Sur la question technique, chaque librairie développe son savoir-faire. Certains libraires apposent un bandeau standardisé « lu & approuvé », qui a l’avantage de faire de belles tables harmonieuses, d’autres se fendent d’un texte en prose, tapuscrit ou manuscrit. Les Buveurs d’encre ont opté pour l’artisanat, avec le carton orange découpé plus ou moins droit et le texte écrit à la main. A nos clients d’exercer ensuite leurs talents d’épigraphistes, parfois mis à rude épreuve.
Et vous appréciez en général ce petit mot personnalisé, et nous vous en remercions, parce que l’exercice est loin d’être évident ; comment être concis et alléchant ? On tire la langue pour prendre notre plus belle écriture, on lutte contre les formules alambiquées, on tente d’évacuer les banalités, on consulte le dictionnaire des synonymes pour remplacer « formidable », « drôle » et « bouleversant » par des adjectifs plus originaux. D’ailleurs, en parlant d’adjectifs, je me suis découvert, à force d’écrire ces fameuses notules, un penchant maladif pour les adjectifs ; il faut toujours que j’en mette deux, voire trois. On conserve dans un tiroir un magot de cartons orange calligraphiés, qui sont nos madeleines de lectures passées, et quand, nostalgique, j’admire ma prose professionnelle, je constate un bel excès d’adjectifs (émouvant, frappant, touchant, intense, efficace, troublant, grinçant, enivrant, inventif, élégant, singulier, splendide….) ; chacun ses vices, moi, ce sont les adjectifs. Surtout ceux en –ant.
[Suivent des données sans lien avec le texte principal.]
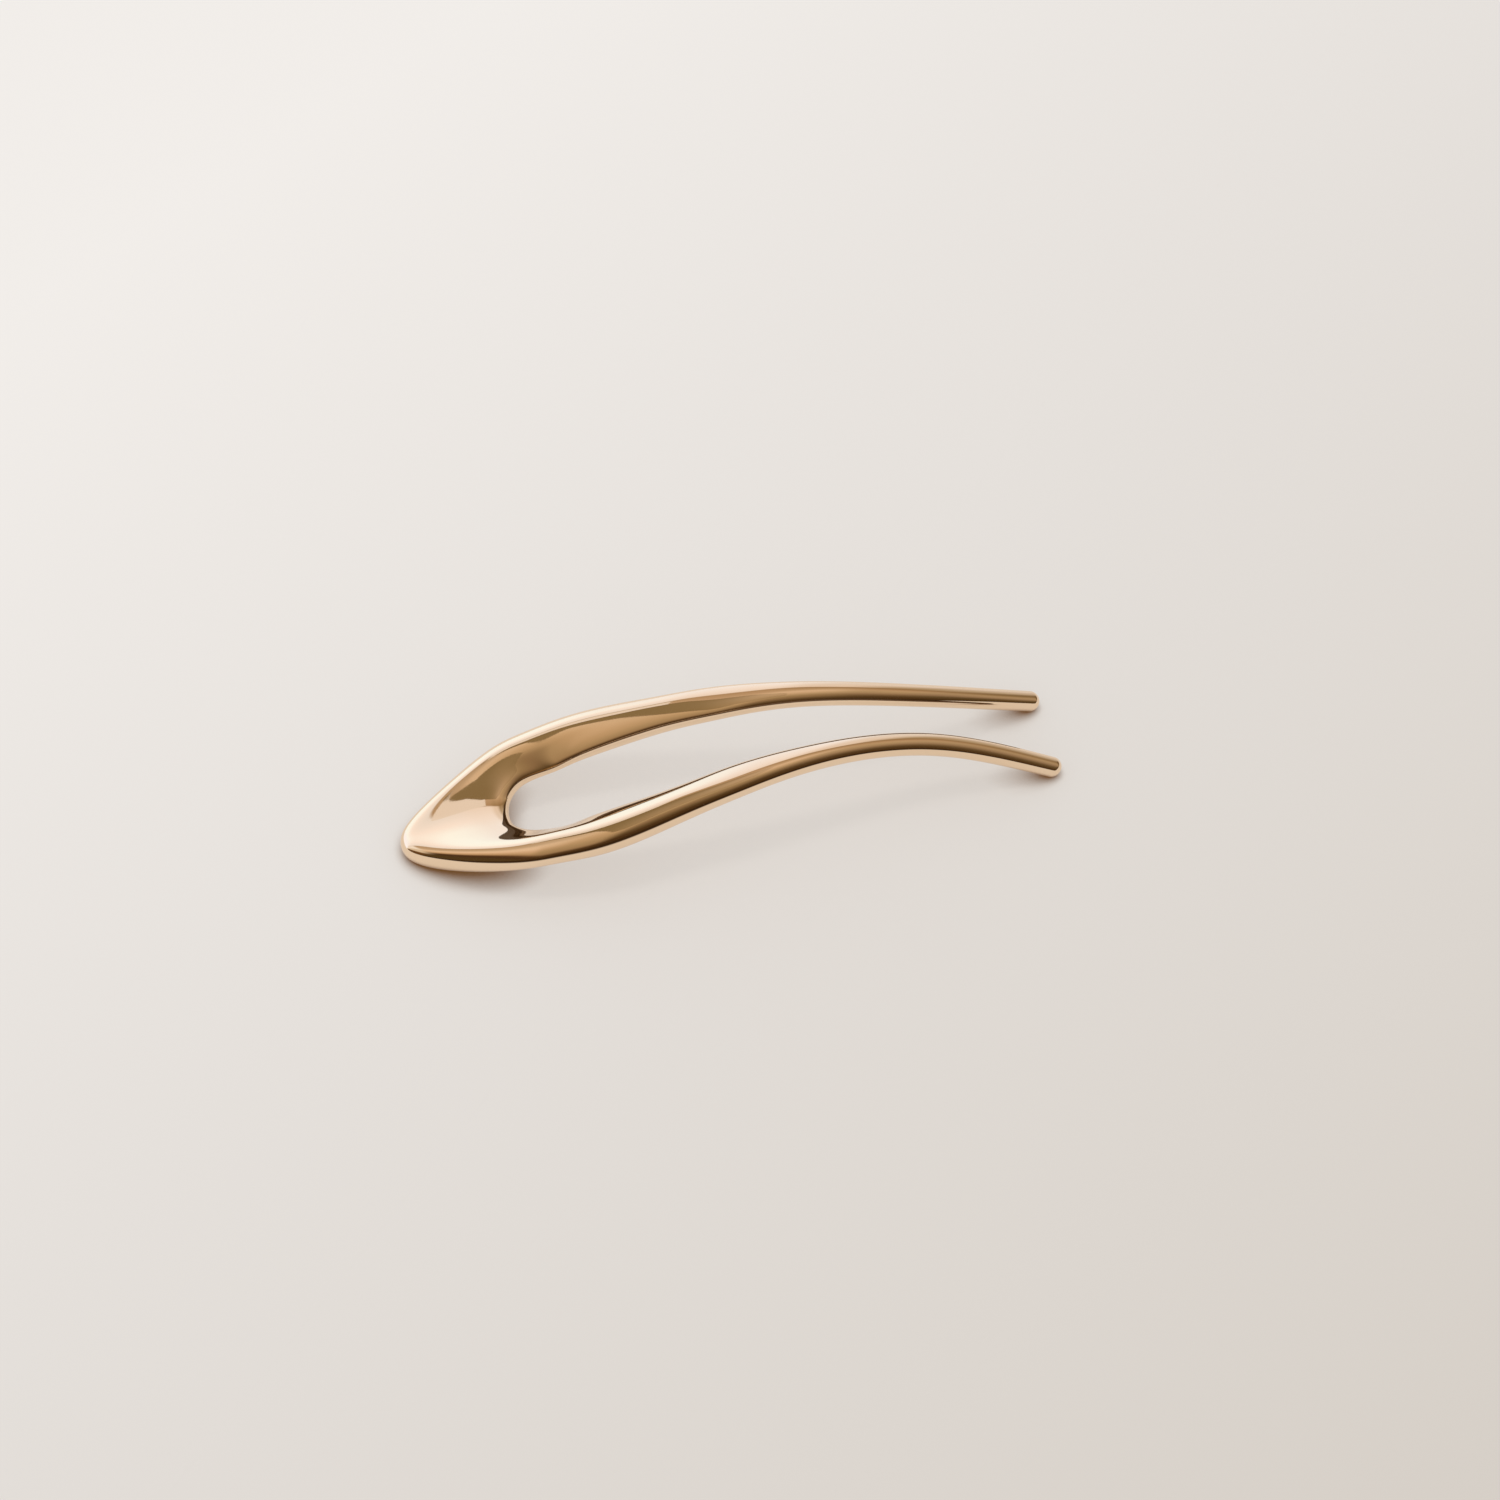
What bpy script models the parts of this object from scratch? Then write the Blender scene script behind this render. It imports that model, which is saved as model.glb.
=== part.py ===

Au rang des camouflets inoubliables dans la carrière d’un libraire, il y aura toujours ce livre dont on s’est délecté, qu’on a trouvé presque parfait, mais rien n’y fait, personne ne veut l’acheter, et ce n’est pas faute de ménager sa peine et de s’être appliquée à composer une notule des plus réussies, avec plein d’adjectifs atypiques. Parfois il nous arrive aussi d’être très synthétiques, voire impératifs : « Chef d’œuvre indispensable », « le meilleur livre que j’ai lu cette année ». C’est assez rare pour ne pas être considéré comme du flan.
Tout cela pour dire combien ces petites choses qui n’ont l’air de rien sont chères à notre cœur ; la preuve, c’est donc qu’on les conserve jalousement dans un tiroir, histoire de les ressortir quand viennent les sélections d’été ou de Noël, ou le passage en poche d’un titre chroniqué en grand format. Mais il arrive que ce petit bout de papier de rien du tout nous échappe, un client trop gourmand qui embarque la notule avec le dernier exemplaire de la pile. On court en général après comme des lévriers derrière un lapin mécanique. Chaque notule disparue est amèrement regrettée, souvent irremplaçable. La semaine dernière j’ai fait une bonne pioche dans la poche d’un pantalon prêt à partir à la machine : deux notules égarées, qui ont frôlé la désintégration. Ouf.